# Finally had a chance



## Tin-knocker (Feb 17, 2020)

Finally had some time to finish my turkey mount for last falls bird. Went out with my son last November. Managed to arrow my first turkey at ten yards. We had about 17 hens with 4 toms strutting behind them. Then the hen flock split from the toms. All were about 40 yards away. Lots of eyes! The hens noticed my son moving and started putting an alert. Got me worried. But I think the toms thought the hens were putting at the jake decoy I had out. They rushed in to gang up on him. They were at 5 yards but I couldn’t draw my bow without scaring them off. So we waited and once I was able to I drew the bow and snuck over the top of our stakeout blind. They noticed me and started walking off but stopped at ten yards and offered me a shot. He stumbled under that electric fence behind us and died in the horse pen. Lots of excitement for us both and I think he is hooked on hunting now! Here’s the turkey. 

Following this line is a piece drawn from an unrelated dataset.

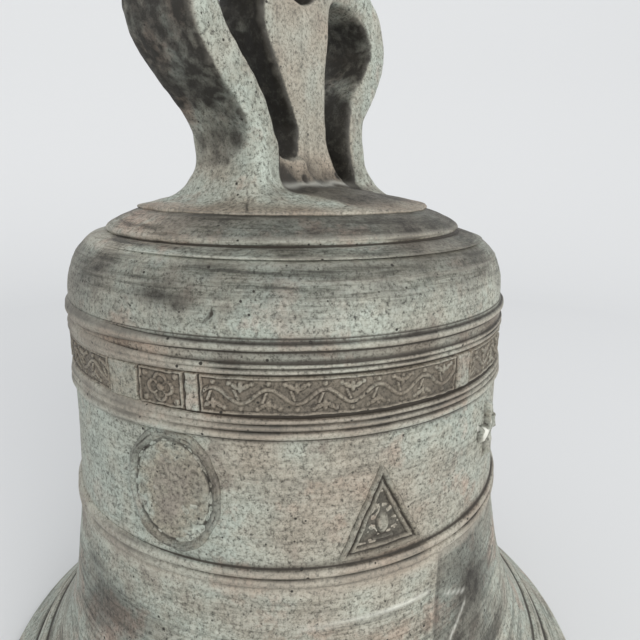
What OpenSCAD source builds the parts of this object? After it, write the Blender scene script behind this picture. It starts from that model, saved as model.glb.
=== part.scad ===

And here’s the finished mount. 



That piece of redwood came from the same property as the bird. It was the butt end of a huge branch that had fallen on a trail. The grain was very curly looking so I had to snatch it up. I milled it with my cs8000 on an Alaskan set up that my neighbor let me borrow. Made the rough shape with a skilsaw then hand planed it and rounded the corners. Then lots of sanding and some Tung oil finish. The color on it is gorgeous in person. Very happy with how it came out. Just thought you guys would like to see that.


----------